Но всё это происходило уже в более поздние годы, а в начале пятидесятых публичная литературная дорога Слуцкого только начиналась.
Незадолго до публикации «Памятника» Лев Озеров пишет в дневнике[22]:
1953 <...>
30 июля.
Приехал <к Озерову за город> Борис Слуцкий. Ходили в лес. После обеда выпивали с Замойским[23], который, почитая себя гением, нас называл талантливыми. Вечером Борис у нас читал стихи. Громко, с расстановкой, словно вколачивал гвозди в доску. Всем очень понравилось. Рита Райт[24] прослезилась.
31 июля.
С Борисом в лесу. Рота дам и девушек. Грибы, душно, томительно. Лёгкий безостановочный трёп.

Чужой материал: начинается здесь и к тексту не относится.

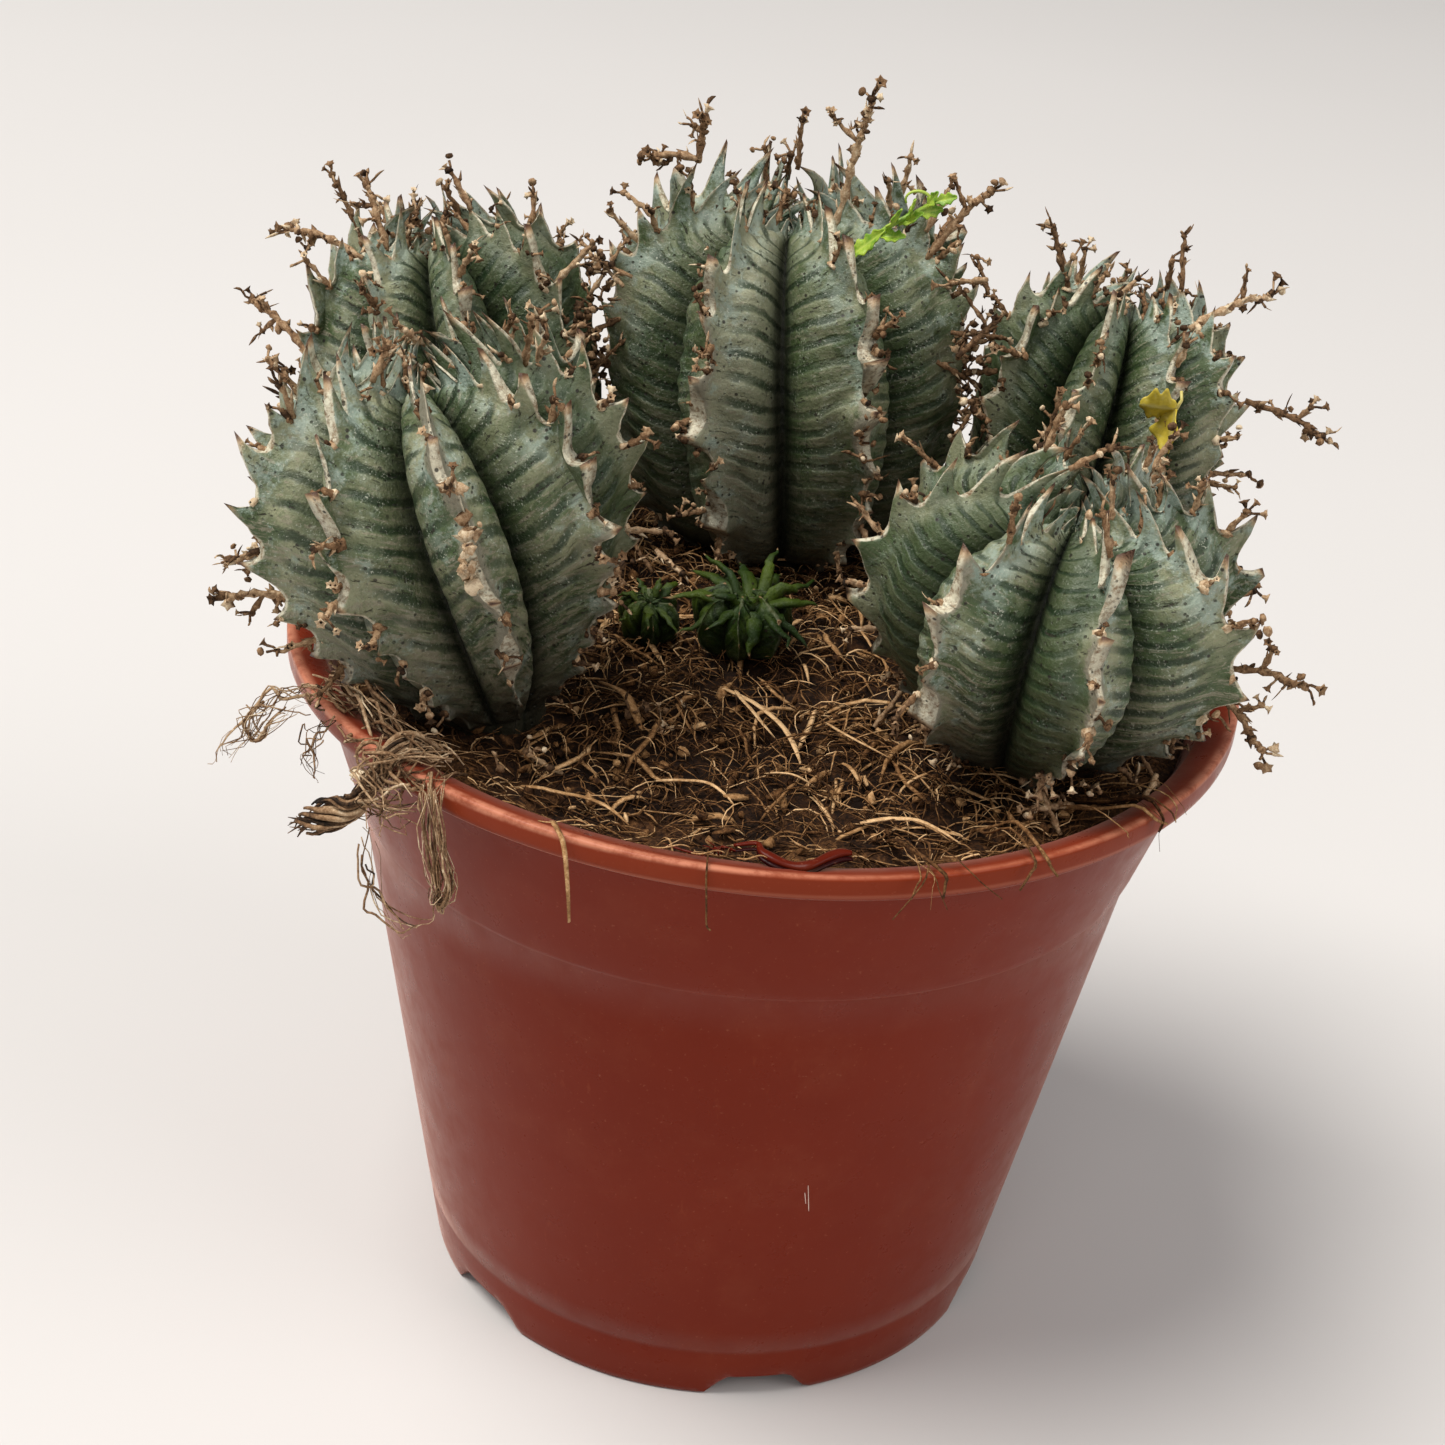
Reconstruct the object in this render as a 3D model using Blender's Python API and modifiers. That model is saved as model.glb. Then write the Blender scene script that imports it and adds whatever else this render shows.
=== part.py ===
"""Potted african milk barrel: a clump of ribbed, toothed stems in a plastic nursery pot filled with soil."""
import math
import random

import bmesh
import bpy
import numpy as np
from mathutils import Matrix, Vector

SEED = 11

# Pot: a turned plastic shell with a flanged rim, a flared shoulder band and a notched foot ring.
POT_SIDES = 40
RIM_RADIUS = 0.085
RIM_TOP = 0.131
FLANGE_HEIGHT = 0.0042
SHOULDER_RADIUS = 0.0806
SHOULDER_FOOT_RADIUS = 0.0726
SHOULDER_FOOT = 0.100
STEP_WIDTH = 0.0009
FOOT_RADIUS = 0.0551
FOOT_RING_WIDTH = 0.0024
WALL = 0.002
FLOOR_UNDERSIDE = 0.0056
LAND_RADIUS = 0.079
LAND_HEIGHT = 0.129
LIP_RADIUS = 0.0776
LIP_HEIGHT = 0.1255
NOTCH_COUNT = 6
NOTCH_FIRST = math.radians(13)
NOTCH_TOP_WIDTH = 0.0115
NOTCH_GROUND_WIDTH = 0.020
NOTCH_HEIGHT = 0.0046
DRAIN_RADIUS = 0.0045
DRAIN_CIRCLE = 0.036

# Soil: fills the pot to a few millimetres below the rim and is mounded in the middle.
SOIL_EDGE_RADIUS = 0.0766
SOIL_EDGE_HEIGHT = 0.1262
SOIL_MOUND = 0.0018
SOIL_RINGS = 6
SOIL_CLEARANCE = 0.0005
STRAW_COUNT = 12
STRAW_RADIUS = 0.0007

# Stems: radius fractions and height fractions of a rib's crest and of the furrow beside it.
CONE_CREST = [(0.27, 0.02), (0.45, 0.11), (0.70, 0.27), (0.91, 0.47), (0.995, 0.66),
              (0.90, 0.84), (0.69, 0.95), (0.42, 0.99), (0.18, 0.955), (0.0, 0.915)]
BARREL_CREST = [(0.29, 0.02), (0.60, 0.08), (0.86, 0.23), (0.98, 0.44), (1.0, 0.65),
                (0.90, 0.84), (0.69, 0.95), (0.42, 0.99), (0.18, 0.955), (0.0, 0.915)]
FURROW = [(0.26, 0.02), (0.29, 0.08), (0.38, 0.22), (0.45, 0.40), (0.46, 0.58),
          (0.39, 0.74), (0.27, 0.85), (0.16, 0.895), (0.07, 0.91), (0.0, 0.915)]
RIB_LINEAR = 0.35
RIB_FLANK = 0.6
NECK_FRACTION = 0.26
NECK_DEPTH = 0.009
NECK_CLEARANCE = 0.00045
HOLE_OVERRUN = 0.01
TOOTH_LOW = 0.07
TOOTH_LEAN = 0.35
NEIGHBOUR_GAP = 0.0005
SOIL_GAP = 0.0009
STALK_RADIUS = 0.00065
STALK_SINK = 0.0022

STEMS = {
    "stem_front_left": dict(foot=(-0.044, -0.036), lean=(-0.24, 0.02), radius=0.031, height=0.061, horn=0.17,
                            ribs=9, phase=-75, teeth=11, barrel=0.1, twist=-36, widen=0),
    "stem_back_left": dict(foot=(-0.052, 0.033), lean=(-0.28, 0.08), radius=0.0275, height=0.062, horn=0.12,
                           ribs=9, phase=-112, teeth=10, barrel=0.4, twist=-5, widen=0),
    "stem_centre": dict(foot=(0.0005, 0.0455), lean=(-0.05, 0.0), radius=0.0355, height=0.069, horn=0.12,
                        ribs=8, phase=-113, teeth=12, barrel=0.9, twist=-14, widen=0.12),
    "stem_back_right": dict(foot=(0.0545, 0.037), lean=(0.11, 0.08), radius=0.0245, height=0.061, horn=0.13,
                            ribs=9, phase=-110, teeth=10, barrel=0.4, twist=8, widen=0),
    "stem_front_right": dict(foot=(0.044, -0.029), lean=(0.07, -0.18), radius=0.0315, height=0.050, horn=0.17,
                             ribs=8, phase=-127, teeth=9, barrel=0.15, twist=0, widen=0.16),
    "offset_large": dict(foot=(-0.0045, -0.005), lean=(0.0, -0.1), radius=0.0095, height=0.0125, horn=0.17,
                         ribs=7, phase=-90, teeth=4, barrel=0.9, twist=0, widen=0),
    "offset_small": dict(foot=(-0.021, -0.003), lean=(0.0, -0.1), radius=0.006, height=0.009, horn=0.17,
                         ribs=6, phase=-80, teeth=3, barrel=0.9, twist=0, widen=0),
}

# Long dried flower stalks: the stem, a point near the root and the tip.
LONG_STALKS = [
    ("stem_centre", (-0.0195, 0.041, 0.193), (-0.0201, 0.040, 0.2119)),
    ("stem_centre", (-0.0200, 0.041, 0.201), (-0.0286, 0.040, 0.2044)),
    ("stem_centre", (0.0080, 0.041, 0.193), (0.0095, 0.040, 0.2181)),
    ("stem_centre", (0.0210, 0.041, 0.190), (0.0324, 0.040, 0.2040)),
    ("stem_back_left", (-0.0740, 0.038, 0.180), (-0.0807, 0.038, 0.1942)),
    ("stem_back_left", (-0.0800, 0.037, 0.172), (-0.0945, 0.036, 0.1854)),
    ("stem_back_left", (-0.0840, 0.036, 0.162), (-0.1014, 0.036, 0.1709)),
    ("stem_back_right", (0.0720, 0.042, 0.173), (0.0863, 0.042, 0.1892)),
    ("stem_back_right", (0.0820, 0.042, 0.163), (0.1012, 0.042, 0.1629)),
    ("stem_front_right", (0.0720, -0.034, 0.151), (0.0892, -0.034, 0.1467)),
    ("stem_front_right", (0.0700, -0.034, 0.143), (0.0845, -0.034, 0.1340)),
    ("stem_front_left", (-0.0780, -0.034, 0.150), (-0.0893, -0.034, 0.1496)),
    ("stem_front_left", (-0.0760, -0.034, 0.143), (-0.0904, -0.034, 0.1431)),
]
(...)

Вечером у Арго[25]. Борис читал стихи — строк 800—1000. Всем очень понравилось. Некоторые испугались обнажённого трагизма. Режущая душу правда подчинила себе все средства изображения.
Однако факт публикации «Памятника» комментируется более чем сдержанно:
16 августа. <...>
Вчера в «Литературке» стихи Бориса Слуцкого «Памятник». Видел Бориса. Вдруг захотелось ему быть поэтом печатаемым. Захотелось легализации творчества.
Отчего прослезилась Рита Райт? Слуцкий не бил на подобный эффект. Он говорил сурово:
Люди плакали.
Нельзя сказать, что количество напечатанных стихов скапливалось в некую критическую массу, но разговоры о Слуцком, о его появлении и явлении неизбежно привели его на порог вступления в Союз писателей, хотя в это привилегированное пространство просто так не пускали. Нужны были книжки — хотя бы одна, три рекомендации и вообще какая-то репутация, прежде всего в своём цехе.
Репутация Слуцкого росла. Поэтический цех знакомился с ним. Несколько стихотворений было напечатано в «Литературной газете», появились, как было уже сказано, первые подборки в «Знамени», «Октябре», «Новом мире». В секции поэзии иногда слушали новых поэтов, и в 1954-м на собрание секции, по инициативе Льва Озерова, пришёл молодой поэт, имя которого отнюдь не всем собравшимся было известно. Слуцкий почитал стихи, пошло обсуждение. Михаил Светлов сказал без нажима, но убеждённо:
— По-моему, всем ясно, что пришёл поэт лучше нас.
Так появился в Москве Багрицкий — сразу большим поэтом.
Лишь через пару лет, в январе 1957 года, реально встал вопрос о приёме Бориса Слуцкого в Союз писателей. У Слуцкого были весьма солидные рекомендатели: Николай Асеев, Павел Антокольский, Степан Щипачёв.
Приём прошёл трудно, закипели страсти. Оппоненты всегда возникают как бы ни с того с сего, и это неизбежно. В два захода стена была проломлена. В заключительном слове Слуцкий выразил сожаление, что такие хорошие поэты, как Глазков и Самойлов, — ещё не члены Союза. Глазков называл его «отважным деятелем», Самойлов — «административным гением». То есть стихи его не досягали взыскуемых вершин. «Политический успех он принял за поэтический», — сказал о нём Межиров.
Известность приходила по старой схеме — вне официоза. От слепых копий стихов Слуцкого до магнитофонных катушек Окуджавы или Высоцкого — прямой путь. Угловатый Слуцкий шёл путём песни. Впоследствии он будет пытаться помочь Высоцкому в публикациях, даже будет восьмичасовое слушание стихов и песен втроём — Слуцкий, Межиров, Самойлов, без результата относительно публикаций.